Learned counsel for the appellant has also drew the attention of this Court to paragraph No. 30 of the judgment of the trial Court and made the submission that the trial Court itself made an observation that DW-1 has admitted that the Cheque in question is his cheque and the signature available in the said cheque is his signature. 13. Therefore, in view of this observation made by the trial Court in paragraph No. 30 and looking to the principle enunciated in the decision relied upon by the learned counsel for the petitioner, am of the clear opinion that matter requires remanding to the concerned trial Court giving an opportunity to both sides that the Expert, who gave the report, is to be examined before the concerned trial Court and after his examination, by giving opportunity to both sides to cross-examine the said Expert and taking into consideration what the Expert is going to depose before the Court, the trial Court has to consider the matter afresh and to dispose of the matter in accordance with law. 14. In view of my above discussion and the legal position, appeal is allowed.
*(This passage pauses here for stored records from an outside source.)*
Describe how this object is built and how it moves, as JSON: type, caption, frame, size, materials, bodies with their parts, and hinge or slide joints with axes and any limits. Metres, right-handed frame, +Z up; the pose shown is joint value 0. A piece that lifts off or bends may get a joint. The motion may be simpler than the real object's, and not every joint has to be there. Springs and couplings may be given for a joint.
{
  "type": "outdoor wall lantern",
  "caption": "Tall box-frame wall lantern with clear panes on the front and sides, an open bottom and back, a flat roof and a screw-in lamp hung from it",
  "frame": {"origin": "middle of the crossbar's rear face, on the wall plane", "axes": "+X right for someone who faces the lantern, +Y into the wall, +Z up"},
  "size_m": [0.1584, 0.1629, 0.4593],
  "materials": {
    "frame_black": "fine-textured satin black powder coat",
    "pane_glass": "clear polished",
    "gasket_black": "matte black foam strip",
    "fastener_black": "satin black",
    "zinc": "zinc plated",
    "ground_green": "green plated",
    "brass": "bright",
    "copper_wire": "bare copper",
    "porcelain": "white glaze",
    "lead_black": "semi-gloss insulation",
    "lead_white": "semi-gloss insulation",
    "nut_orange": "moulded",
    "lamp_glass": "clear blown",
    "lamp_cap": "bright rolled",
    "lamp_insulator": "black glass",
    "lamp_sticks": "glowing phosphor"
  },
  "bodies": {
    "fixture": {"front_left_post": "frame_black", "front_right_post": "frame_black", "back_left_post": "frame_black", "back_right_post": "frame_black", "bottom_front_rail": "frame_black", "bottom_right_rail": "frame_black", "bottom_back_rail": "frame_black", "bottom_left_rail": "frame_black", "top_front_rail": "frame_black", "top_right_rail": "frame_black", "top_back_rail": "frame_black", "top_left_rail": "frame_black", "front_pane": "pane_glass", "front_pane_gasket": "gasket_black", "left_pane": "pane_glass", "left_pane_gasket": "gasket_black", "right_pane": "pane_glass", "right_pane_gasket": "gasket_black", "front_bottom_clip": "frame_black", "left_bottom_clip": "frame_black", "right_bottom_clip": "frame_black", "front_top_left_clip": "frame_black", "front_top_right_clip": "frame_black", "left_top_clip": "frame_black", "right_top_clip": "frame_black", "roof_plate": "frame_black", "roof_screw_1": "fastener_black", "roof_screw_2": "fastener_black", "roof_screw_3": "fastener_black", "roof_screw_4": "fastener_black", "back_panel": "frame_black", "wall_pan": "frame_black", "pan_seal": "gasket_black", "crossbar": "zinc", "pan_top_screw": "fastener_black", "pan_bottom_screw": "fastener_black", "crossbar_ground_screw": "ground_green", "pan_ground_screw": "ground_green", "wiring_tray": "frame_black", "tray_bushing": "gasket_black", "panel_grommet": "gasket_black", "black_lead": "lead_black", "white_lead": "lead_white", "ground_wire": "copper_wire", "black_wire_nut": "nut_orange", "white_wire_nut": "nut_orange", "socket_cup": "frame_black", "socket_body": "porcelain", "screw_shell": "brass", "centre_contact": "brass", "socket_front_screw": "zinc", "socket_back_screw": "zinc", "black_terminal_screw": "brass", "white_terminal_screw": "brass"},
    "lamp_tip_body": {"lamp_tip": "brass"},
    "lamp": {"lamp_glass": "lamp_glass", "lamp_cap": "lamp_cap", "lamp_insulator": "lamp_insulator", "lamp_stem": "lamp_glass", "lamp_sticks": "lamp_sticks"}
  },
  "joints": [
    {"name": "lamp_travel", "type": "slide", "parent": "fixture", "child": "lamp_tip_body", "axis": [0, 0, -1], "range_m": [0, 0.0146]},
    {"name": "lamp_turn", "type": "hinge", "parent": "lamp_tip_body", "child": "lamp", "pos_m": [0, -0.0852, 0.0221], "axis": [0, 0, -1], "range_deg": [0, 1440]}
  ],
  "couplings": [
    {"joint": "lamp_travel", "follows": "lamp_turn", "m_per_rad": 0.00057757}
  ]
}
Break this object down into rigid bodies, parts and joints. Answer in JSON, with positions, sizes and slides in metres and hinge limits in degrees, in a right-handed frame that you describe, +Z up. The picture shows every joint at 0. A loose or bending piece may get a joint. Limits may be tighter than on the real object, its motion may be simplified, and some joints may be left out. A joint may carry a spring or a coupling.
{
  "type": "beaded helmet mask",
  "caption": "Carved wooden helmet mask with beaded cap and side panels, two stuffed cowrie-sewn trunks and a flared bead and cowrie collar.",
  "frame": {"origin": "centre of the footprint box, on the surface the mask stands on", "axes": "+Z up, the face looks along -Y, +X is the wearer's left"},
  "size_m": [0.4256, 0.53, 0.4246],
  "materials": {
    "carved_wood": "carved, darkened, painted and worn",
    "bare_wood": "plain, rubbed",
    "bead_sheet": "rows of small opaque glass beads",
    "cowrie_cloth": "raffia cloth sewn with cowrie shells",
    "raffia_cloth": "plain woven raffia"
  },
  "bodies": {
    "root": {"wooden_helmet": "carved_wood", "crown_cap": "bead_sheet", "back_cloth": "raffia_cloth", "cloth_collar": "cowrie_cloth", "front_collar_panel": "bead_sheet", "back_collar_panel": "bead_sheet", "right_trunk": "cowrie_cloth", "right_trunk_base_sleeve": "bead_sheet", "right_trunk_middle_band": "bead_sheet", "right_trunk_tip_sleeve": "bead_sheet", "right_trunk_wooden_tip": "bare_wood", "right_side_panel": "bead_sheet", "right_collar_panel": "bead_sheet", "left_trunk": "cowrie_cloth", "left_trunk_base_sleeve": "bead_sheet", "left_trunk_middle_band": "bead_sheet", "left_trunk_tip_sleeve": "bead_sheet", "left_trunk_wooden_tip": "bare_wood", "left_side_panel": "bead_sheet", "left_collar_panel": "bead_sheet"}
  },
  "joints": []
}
The judgment and order of acquittal dated 24.07.2010 passed in C.C. No. 5301/2008 by the trial Court is hereby set-aside and the matter is remitted back to the concerned trial Court with a direction that steps are to be taken by the respondent/accused to examine the Expert before the concerned Court, then opportunity has to be given to both sides to cross-examine the said Expert, if there is a need to do so and thereafter taking into consideration the said material the trial Court has to dispose of the matter afresh. 15. Since the case is of the year 2008 and now we are in 2018, it is necessary to fix a time frame to the concerned trial Court to dispose of the matter. Hence, the trial Court has to take up the matter on priority basis and to dispose of the same as early as possible, but not later than six months from the date of receipt of copy of this judgment. 16. Registry is directed to send the copy of this judgment along with the original records to the concerned Court immediately.